Alexander Hysén

Personal information
- Full name: Glenn Alexander Hysén
- Date of birth: 12 May 1987 (age 39)
- Place of birth: Sweden
- Height: 1.93 m (6 ft 4 in)
- Position: Goalkeeper

Youth career
- Torslanda IK

Senior career*
- Years: Team / Apps / (Gls)
- 2006–2009: BK Häcken / 32 / (0)
- 2009: GIF Sundsvall / 6 / (0)
- 2010: Östersunds FK / 22 / (0)
- Total:  / 60 / (0)

International career^{‡}
- 2007: Sweden U21 / 2 / (0)

= Alexander Hysén =

Swedish footballer

Glenn Alexander Norberg-Hysén (born 12 May 1987) is a Swedish former footballer who played as a goalkeeper.

== Early years ==
He was born to parents Glenn Hysén of Liverpool F.C. fame and his second wife Helena.
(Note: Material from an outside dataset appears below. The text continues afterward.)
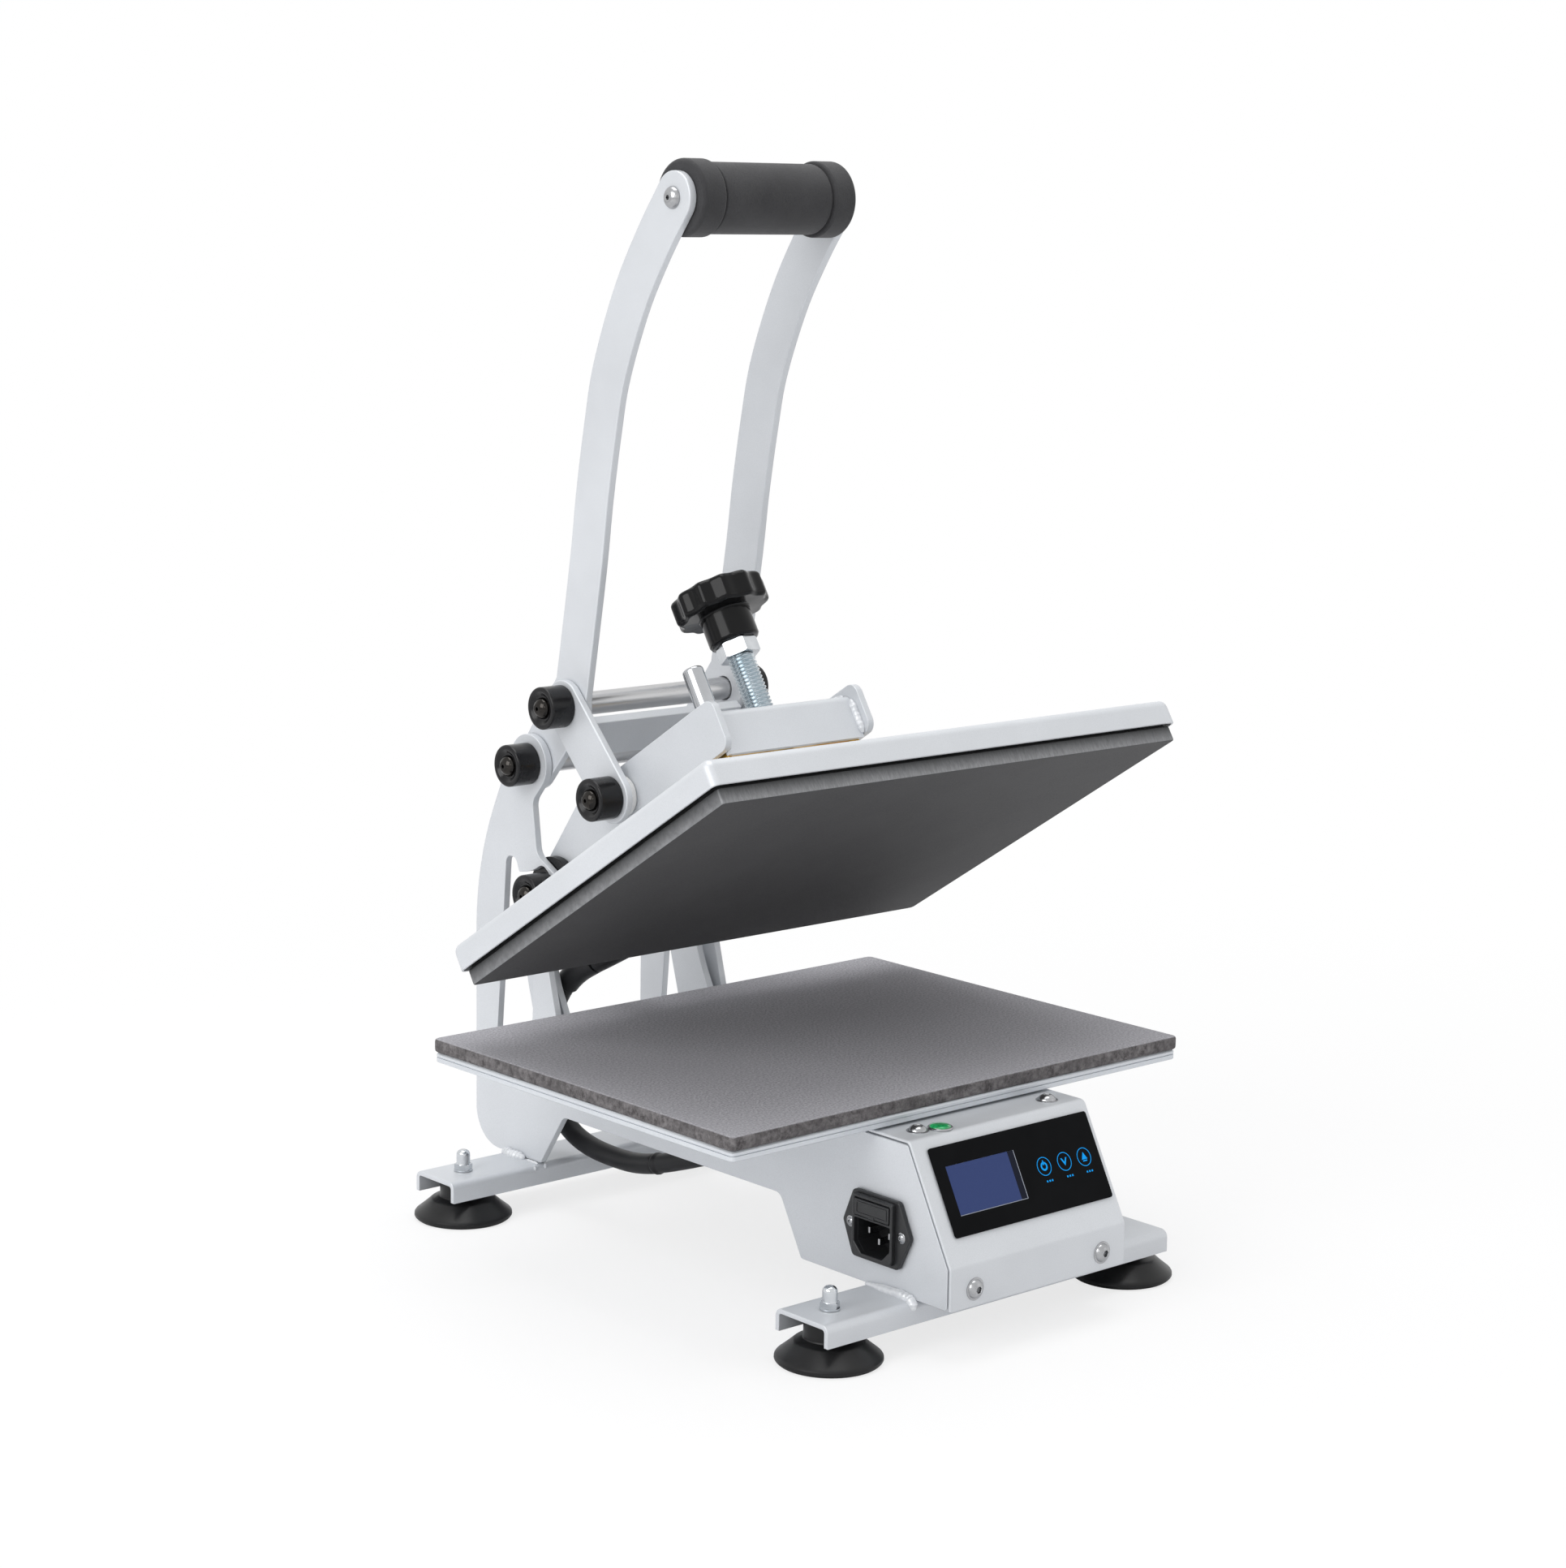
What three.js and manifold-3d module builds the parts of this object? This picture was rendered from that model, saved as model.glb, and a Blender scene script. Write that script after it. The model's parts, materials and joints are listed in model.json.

Alexander has two younger siblings named Anton and Annie as well as two older siblings from his fathers first marriage named Tobias and Charlotte. He is the great-grandson of Erik Hysén.

== Club career ==
Like his brothers, Alexander started his youth career at Torslanda IK. He made his debut for Häcken in 2006 where he continued to play for the next three years. In 2008, Alexander was the second goalie and got very little playing time. In 2009, he moved to Superettan side GIF Sundsvall. In April 2010 he was sent on loan to Östersunds FK in the third tier of the Swedish League system.

== International career ==
In 2007, he was capped twice for the Sweden national under-21 team.